Here is a scenario that many parents have experienced: You call your teenager on their cell phone and get no answer. You then text them and get an instant reply.
And they get both messages on the same device!
Why, you say, could they not respond to the phone call when they just proved by responding to the text message that they had the phone in their hands all the time?
Well I did some research on this very topic and here is what I found out: It just isn’t as cool to speak on the phone as it is to text. And in particular, it isn’t cool to have a parent phone you when you’re out with your friends.
Responding to text messages, however, is a whole different story; it’s cool to be receiving lots of texts and having multiple conversations going on and multitasking and all that – and hey! Your friends don’t even need to know it’s your parents you’re talking to.
And it’s not just kids; it’s also adults that are opting for texting over phoning. Well, you know why? It’s because we really don’t want to have a conversation. We want to state
our business and move on. No time for small talk, you know, we’re busy people.
This poses some interesting problems. I was at a networking event a while back. We don’t talk, you know, we network. Anyway, the man I was talking to, or should I say networking with, received a text message from a neighbour asking him to send his son home.
See the problem here? The neighbour didn’t know that the man I was networking with wasn’t at his home. Had he phoned the house instead of texting he would have instantly gotten to speak to someone who could have completed that transaction.
So the man at the networking event, realizing the problem and being a nice guy and all that, decided he’d rectify the situation so as to not leave the neighbour hanging.
So what did he do, phone home? Heck no! He texted his wife asking her to send home the neighbour’s boy. Joke would have been on him had his wife been out shopping.

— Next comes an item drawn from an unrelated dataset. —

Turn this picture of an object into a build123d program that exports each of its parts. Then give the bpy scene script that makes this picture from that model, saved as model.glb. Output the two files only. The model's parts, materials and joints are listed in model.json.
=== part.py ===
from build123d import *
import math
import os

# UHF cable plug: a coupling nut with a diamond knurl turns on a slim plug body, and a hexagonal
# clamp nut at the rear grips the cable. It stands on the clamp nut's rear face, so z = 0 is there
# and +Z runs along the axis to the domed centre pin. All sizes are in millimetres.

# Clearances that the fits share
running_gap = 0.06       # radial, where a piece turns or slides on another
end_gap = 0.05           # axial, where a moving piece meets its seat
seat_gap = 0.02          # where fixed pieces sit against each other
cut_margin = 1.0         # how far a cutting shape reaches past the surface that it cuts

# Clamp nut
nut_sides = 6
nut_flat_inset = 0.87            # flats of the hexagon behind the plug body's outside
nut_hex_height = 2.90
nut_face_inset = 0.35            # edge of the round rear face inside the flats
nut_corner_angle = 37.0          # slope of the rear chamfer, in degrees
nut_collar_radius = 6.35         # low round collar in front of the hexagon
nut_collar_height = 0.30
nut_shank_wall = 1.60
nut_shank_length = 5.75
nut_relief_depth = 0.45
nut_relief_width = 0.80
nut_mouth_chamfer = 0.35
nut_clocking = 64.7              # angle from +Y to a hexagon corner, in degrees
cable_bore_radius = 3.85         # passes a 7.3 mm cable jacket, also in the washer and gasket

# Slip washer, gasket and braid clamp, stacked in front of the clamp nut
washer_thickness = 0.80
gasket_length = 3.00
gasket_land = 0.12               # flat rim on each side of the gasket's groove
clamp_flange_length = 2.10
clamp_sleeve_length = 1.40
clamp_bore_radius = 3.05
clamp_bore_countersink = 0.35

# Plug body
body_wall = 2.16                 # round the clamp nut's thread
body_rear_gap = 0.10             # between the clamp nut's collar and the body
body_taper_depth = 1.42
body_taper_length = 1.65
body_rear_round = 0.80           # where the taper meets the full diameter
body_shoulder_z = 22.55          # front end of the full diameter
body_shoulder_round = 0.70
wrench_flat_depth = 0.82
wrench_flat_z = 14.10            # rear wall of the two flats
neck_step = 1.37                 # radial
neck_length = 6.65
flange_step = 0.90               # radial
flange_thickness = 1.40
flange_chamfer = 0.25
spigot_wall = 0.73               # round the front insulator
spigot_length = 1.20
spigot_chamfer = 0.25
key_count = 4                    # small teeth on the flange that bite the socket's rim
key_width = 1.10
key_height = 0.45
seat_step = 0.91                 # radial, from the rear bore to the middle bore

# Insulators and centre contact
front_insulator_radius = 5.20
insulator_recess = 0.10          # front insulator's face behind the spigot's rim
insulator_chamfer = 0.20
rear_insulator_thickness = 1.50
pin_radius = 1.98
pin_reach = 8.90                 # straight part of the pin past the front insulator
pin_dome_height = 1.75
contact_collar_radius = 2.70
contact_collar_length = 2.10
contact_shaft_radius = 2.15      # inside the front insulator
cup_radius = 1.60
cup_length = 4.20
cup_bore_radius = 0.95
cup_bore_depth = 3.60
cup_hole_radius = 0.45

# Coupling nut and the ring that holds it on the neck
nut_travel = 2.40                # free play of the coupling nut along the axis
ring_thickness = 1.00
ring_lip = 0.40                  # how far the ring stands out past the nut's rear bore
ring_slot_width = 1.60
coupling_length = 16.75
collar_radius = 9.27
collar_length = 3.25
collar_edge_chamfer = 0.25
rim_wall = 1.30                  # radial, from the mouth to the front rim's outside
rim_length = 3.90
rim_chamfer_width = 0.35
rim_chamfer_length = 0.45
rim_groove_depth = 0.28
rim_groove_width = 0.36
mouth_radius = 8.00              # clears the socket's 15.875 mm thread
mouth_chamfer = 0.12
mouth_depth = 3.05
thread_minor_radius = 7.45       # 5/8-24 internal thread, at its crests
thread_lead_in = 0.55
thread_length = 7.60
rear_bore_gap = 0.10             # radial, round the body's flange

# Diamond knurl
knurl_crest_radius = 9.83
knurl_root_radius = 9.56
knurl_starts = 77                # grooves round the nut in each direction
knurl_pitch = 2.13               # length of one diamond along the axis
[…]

(Hang in there – there will be something educational in this essay.)
All of which of course saved time because it prevented him from having to engage in polite chit chat with his wife just to be courteous, and it thus gave him the opportunity to tell me all about BBM – Blackberry Messenger, the texting mechanism he and his wife use. This is far more secure and private than other types of texting. (That was it.)
So let’s get back to telephones. We have more telephones in our house than we have people. I’m not talking extensions either; I’m talking separate distinct phones with their unique phone numbers. Which begs the question: if everyone in the household has a personal cell phone, what do we need a land-line phone for?
My friend Hugh has a similar situation and offers an explanation: having a “home phone” tends to establish you as a “family”, rather than a mere collection of people. Kids in a university dorm are more transient, and can each have their phone without the need for a central line. I think he’s on to something there – established versus transient.
It is much the same thing with mail invitations and with holiday greeting cards. Email greetings are personal one-one-one things, peer-to-peer networking you might say, and even if they say “regards to the family” it just isn’t the same.
So this holiday season, rather than sending a text greeting or an e-card, lick a stamp and do it right. Better still, pick up the phone and call a friend.
Give yourself some time though; you might need to engage in conversation.